## Job
Exactly how many lines have the word "caption"? Answer with the bare number.

## The input
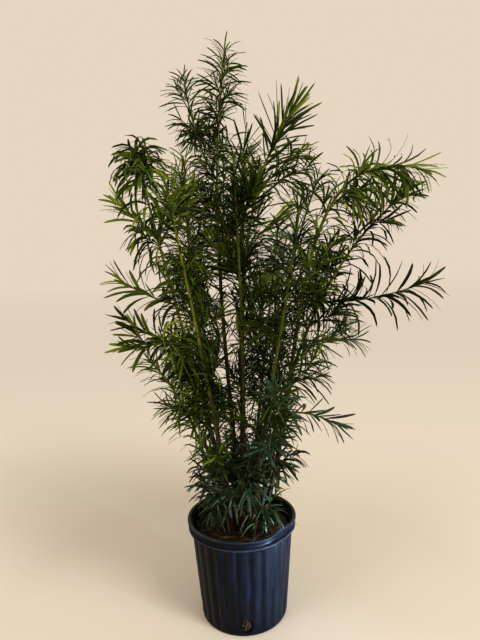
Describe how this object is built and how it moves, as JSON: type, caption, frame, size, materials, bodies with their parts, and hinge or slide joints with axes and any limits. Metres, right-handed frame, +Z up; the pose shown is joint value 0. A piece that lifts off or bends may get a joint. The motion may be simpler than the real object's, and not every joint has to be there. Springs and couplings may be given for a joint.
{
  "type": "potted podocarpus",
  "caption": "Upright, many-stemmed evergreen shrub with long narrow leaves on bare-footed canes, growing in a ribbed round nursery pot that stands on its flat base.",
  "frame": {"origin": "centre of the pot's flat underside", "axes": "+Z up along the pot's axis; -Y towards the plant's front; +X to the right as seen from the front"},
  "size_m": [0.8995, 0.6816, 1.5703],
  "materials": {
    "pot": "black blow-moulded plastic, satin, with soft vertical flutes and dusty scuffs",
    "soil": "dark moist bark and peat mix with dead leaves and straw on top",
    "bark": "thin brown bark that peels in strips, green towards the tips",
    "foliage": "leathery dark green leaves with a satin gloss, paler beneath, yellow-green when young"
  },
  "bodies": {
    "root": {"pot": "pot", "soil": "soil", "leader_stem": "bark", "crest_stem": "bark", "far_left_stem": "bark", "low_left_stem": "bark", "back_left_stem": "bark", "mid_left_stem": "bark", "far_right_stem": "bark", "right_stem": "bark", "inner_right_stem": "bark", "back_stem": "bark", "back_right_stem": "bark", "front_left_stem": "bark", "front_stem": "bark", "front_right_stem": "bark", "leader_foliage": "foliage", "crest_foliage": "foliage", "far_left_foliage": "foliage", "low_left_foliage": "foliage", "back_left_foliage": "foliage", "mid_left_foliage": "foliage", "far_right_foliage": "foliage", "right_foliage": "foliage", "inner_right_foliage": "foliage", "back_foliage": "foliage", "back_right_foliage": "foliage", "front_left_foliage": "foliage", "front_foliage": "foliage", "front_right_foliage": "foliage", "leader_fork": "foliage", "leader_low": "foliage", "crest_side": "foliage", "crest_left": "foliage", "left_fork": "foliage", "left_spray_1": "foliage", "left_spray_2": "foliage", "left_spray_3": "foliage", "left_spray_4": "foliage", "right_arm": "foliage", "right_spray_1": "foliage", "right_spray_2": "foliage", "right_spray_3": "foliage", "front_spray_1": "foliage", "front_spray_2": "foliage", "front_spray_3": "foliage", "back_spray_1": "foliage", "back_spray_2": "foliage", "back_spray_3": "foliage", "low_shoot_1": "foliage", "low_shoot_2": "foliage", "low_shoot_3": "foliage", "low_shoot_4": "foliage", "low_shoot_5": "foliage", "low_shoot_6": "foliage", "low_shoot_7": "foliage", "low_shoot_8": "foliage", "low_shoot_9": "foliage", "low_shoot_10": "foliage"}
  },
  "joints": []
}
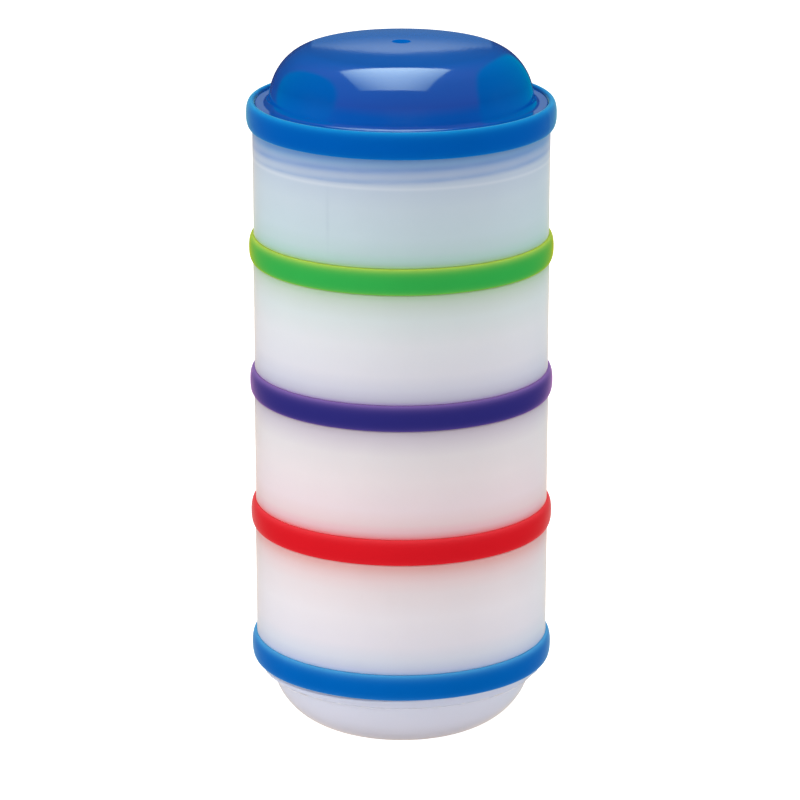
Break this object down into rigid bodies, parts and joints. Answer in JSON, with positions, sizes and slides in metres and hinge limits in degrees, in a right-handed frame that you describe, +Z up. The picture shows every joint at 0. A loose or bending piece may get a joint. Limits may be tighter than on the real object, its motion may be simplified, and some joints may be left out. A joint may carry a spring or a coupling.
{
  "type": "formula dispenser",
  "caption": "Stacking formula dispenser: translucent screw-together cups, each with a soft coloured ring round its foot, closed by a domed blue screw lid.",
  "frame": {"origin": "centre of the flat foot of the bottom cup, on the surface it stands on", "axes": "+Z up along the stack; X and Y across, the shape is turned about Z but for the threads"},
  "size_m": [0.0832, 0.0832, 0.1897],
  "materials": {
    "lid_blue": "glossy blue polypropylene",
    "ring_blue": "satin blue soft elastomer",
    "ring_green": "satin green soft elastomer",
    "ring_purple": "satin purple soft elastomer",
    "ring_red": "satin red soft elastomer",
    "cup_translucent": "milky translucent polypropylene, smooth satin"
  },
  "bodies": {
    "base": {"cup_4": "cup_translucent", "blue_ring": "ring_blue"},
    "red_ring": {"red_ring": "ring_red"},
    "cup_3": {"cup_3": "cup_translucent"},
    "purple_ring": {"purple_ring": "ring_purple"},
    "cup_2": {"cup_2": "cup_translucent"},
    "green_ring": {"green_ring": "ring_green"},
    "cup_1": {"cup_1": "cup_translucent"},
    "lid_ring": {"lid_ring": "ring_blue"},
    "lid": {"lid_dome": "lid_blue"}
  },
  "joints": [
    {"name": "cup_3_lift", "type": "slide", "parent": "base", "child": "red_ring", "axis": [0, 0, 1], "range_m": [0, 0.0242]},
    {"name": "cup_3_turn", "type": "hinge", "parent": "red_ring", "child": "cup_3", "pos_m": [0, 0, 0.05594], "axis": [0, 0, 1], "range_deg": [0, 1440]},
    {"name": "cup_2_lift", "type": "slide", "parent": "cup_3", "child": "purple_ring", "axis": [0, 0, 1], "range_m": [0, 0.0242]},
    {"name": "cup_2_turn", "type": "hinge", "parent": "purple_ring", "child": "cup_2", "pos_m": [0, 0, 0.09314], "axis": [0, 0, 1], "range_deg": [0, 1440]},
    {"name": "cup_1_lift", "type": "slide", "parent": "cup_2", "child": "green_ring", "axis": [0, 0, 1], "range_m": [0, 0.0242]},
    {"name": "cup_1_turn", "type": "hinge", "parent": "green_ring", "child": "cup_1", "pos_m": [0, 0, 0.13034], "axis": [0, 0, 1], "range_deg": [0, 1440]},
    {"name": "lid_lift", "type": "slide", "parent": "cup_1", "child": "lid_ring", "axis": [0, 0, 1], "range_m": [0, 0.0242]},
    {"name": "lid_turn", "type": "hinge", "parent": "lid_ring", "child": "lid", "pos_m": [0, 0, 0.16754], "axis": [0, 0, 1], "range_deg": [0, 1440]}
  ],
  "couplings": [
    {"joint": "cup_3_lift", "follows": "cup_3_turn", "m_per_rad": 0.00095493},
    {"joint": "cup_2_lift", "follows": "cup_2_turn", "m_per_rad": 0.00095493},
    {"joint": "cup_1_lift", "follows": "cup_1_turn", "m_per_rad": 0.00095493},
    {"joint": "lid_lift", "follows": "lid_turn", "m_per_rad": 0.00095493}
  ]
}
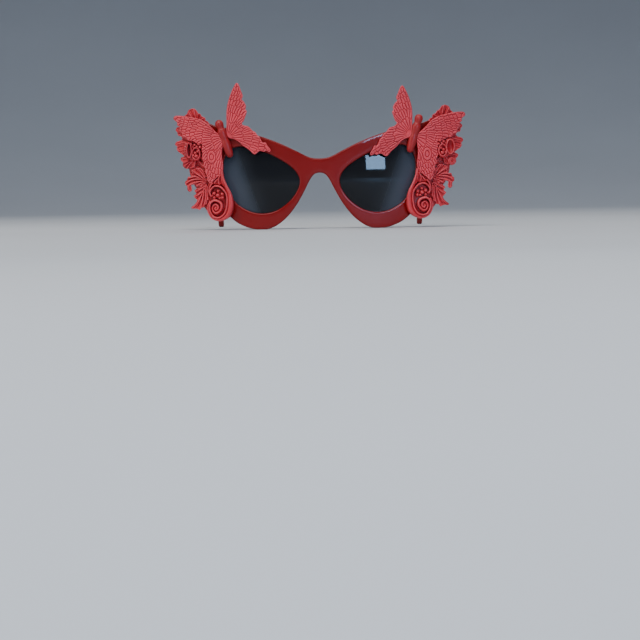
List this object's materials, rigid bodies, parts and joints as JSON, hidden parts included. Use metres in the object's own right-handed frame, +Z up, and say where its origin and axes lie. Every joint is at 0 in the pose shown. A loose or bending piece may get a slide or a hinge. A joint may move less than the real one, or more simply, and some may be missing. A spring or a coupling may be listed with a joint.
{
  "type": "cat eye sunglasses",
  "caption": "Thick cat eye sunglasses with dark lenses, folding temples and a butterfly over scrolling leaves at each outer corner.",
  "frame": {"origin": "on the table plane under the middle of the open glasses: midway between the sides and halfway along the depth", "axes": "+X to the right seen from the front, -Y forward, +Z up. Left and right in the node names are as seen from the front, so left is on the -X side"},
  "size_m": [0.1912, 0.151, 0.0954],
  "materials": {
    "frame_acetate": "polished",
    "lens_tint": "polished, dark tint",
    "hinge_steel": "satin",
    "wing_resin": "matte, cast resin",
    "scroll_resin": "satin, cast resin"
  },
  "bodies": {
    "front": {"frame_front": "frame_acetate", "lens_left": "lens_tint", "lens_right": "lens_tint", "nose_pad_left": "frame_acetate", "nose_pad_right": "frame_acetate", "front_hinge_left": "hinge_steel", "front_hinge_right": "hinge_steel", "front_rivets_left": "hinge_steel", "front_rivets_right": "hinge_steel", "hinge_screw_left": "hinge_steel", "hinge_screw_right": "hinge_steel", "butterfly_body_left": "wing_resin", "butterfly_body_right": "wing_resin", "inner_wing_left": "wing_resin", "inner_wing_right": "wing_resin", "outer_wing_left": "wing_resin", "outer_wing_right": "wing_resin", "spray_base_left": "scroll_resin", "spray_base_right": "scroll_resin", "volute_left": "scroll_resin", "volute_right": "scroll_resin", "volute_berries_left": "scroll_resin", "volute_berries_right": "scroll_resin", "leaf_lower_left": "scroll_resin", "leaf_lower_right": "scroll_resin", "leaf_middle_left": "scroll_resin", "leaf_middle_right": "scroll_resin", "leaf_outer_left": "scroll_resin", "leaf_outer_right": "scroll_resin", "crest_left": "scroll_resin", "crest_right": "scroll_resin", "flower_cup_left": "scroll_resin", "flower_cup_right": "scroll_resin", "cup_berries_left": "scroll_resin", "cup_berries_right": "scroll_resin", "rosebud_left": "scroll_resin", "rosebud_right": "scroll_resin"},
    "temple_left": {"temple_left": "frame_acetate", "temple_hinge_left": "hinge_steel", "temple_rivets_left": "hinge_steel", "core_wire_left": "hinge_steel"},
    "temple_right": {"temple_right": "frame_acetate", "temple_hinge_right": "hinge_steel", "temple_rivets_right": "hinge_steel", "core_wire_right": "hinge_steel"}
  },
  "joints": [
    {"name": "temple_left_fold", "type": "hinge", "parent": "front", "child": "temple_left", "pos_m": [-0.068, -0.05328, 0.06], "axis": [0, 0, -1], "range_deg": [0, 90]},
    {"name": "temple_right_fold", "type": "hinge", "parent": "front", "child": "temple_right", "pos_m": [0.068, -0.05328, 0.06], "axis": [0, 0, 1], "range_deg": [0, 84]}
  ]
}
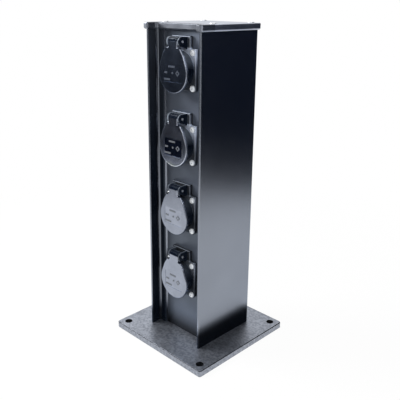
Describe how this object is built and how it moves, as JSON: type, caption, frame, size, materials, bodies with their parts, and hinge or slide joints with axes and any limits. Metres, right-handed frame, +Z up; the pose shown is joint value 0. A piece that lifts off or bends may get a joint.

## Exercise answer
5